From: David Gibson <david@gibson.dropbear.id.au>
To: Alexey Kardashevskiy <aik@ozlabs.ru>
Cc: Gavin Shan <gwshan@linux.vnet.ibm.com>,
linux-kernel@vger.kernel.org,
Alex Williamson <alex.williamson@redhat.com>,
Paul Mackerras <paulus@samba.org>,
linuxppc-dev@lists.ozlabs.org
Subject: Re: [PATCH kernel v9 31/32] vfio: powerpc/spapr: Support multiple groups in one container if possible
Date: Tue, 5 May 2015 21:50:25 +1000 [thread overview]
Message-ID: <20150505115025.GJ14090@voom.redhat.com> (raw)
In-Reply-To: <554317A4.3090300@ozlabs.ru>
[-- Attachment #1: Type: text/plain, Size: 5628 bytes --]
On Fri, May 01, 2015 at 04:05:24PM +1000, Alexey Kardashevskiy wrote:
> On 05/01/2015 02:33 PM, David Gibson wrote:
> >On Thu, Apr 30, 2015 at 07:33:09PM +1000, Alexey Kardashevskiy wrote:
> >>On 04/30/2015 05:22 PM, David Gibson wrote:
> >>>On Sat, Apr 25, 2015 at 10:14:55PM +1000, Alexey Kardashevskiy wrote:
> >>>>At the moment only one group per container is supported.
> >>>>POWER8 CPUs have more flexible design and allows naving 2 TCE tables per
> >>>>IOMMU group so we can relax this limitation and support multiple groups
> >>>>per container.
> >>>
> >>>It's not obvious why allowing multiple TCE tables per PE has any
> >>>pearing on allowing multiple groups per container.
> >>
> >>
> >>This patchset is a global TCE tables rework (patches 1..30, roughly) with 2
> >>outcomes:
> >>1. reusing the same IOMMU table for multiple groups - patch 31;
> >>2. allowing dynamic create/remove of IOMMU tables - patch 32.
> >>
> >>I can remove this one from the patchset and post it separately later but
> >>since 1..30 aim to support both 1) and 2), I'd think I better keep them all
> >>together (might explain some of changes I do in 1..30).
> >
> >The combined patchset is fine. My comment is because your commit
> >message says that multiple groups are possible *because* 2 TCE tables
> >per group are allowed, and it's not at all clear why one follows from
> >the other.
>
>
> Ah. That's wrong indeed, I'll fix it.
>
>
> >>>>This adds TCE table descriptors to a container and uses iommu_table_group_ops
> >>>>to create/set DMA windows on IOMMU groups so the same TCE tables will be
> >>>>shared between several IOMMU groups.
> >>>>
> >>>>Signed-off-by: Alexey Kardashevskiy <aik@ozlabs.ru>
> >>>>[aw: for the vfio related changes]
> >>>>Acked-by: Alex Williamson <alex.williamson@redhat.com>
> >>>>---
> >>>>Changes:
> >>>>v7:
> >>>>* updated doc
> >>>>---
> >>>> Documentation/vfio.txt | 8 +-
> >>>> drivers/vfio/vfio_iommu_spapr_tce.c | 268 ++++++++++++++++++++++++++----------
> >>>> 2 files changed, 199 insertions(+), 77 deletions(-)
> >>>>
> >>>>diff --git a/Documentation/vfio.txt b/Documentation/vfio.txt
> >>>>index 94328c8..7dcf2b5 100644
> >>>>--- a/Documentation/vfio.txt
> >>>>+++ b/Documentation/vfio.txt
> >>>>@@ -289,10 +289,12 @@ PPC64 sPAPR implementation note
> >>>>
> >>>> This implementation has some specifics:
> >>>>
> >>>>-1) Only one IOMMU group per container is supported as an IOMMU group
> >>>>-represents the minimal entity which isolation can be guaranteed for and
> >>>>-groups are allocated statically, one per a Partitionable Endpoint (PE)
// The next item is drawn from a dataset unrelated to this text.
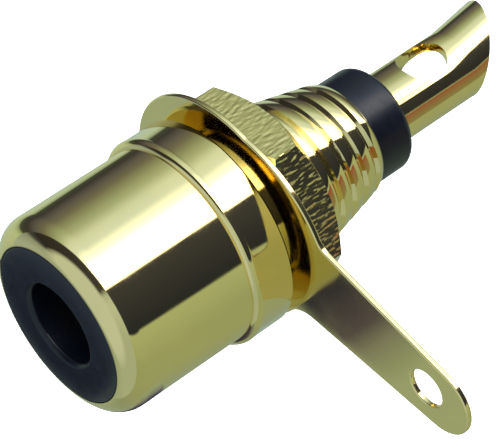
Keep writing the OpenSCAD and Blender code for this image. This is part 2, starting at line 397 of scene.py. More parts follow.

> >>>>+1) On older systems (POWER7 with P5IOC2/IODA1) only one IOMMU group per
> >>>>+container is supported as an IOMMU table is allocated at the boot time,
> >>>>+one table per a IOMMU group which is a Partitionable Endpoint (PE)
> >>>> (PE is often a PCI domain but not always).
> >>>
> >>>I thought the more fundamental problem was that different PEs tended
> >>>to use disjoint bus address ranges, so even by duplicating put_tce
> >>>across PEs you couldn't have a common address space.
> >>
> >>
> >>Sorry, I am not following you here.
> >>
> >>By duplicating put_tce, I can have multiple IOMMU groups on the same virtual
> >>PHB in QEMU, "[PATCH qemu v7 04/14] spapr_pci_vfio: Enable multiple groups
> >>per container" does this, the address ranges will the same.
> >
> >Oh, ok. For some reason I thought that (at least on the older
> >machines) the different PEs used different and not easily changeable
> >DMA windows in bus addresses space.
>
>
> They do use different tables (which VFIO does not get to remove/create and
> uses these old helpers - iommu_take/release_ownership), correct. But all
> these windows are mapped at zero on a PE's PCI bus and nothing prevents me
> from updating all these tables with the same TCE values when handling
> H_PUT_TCE. Yes it is slow but it works (bit more details below).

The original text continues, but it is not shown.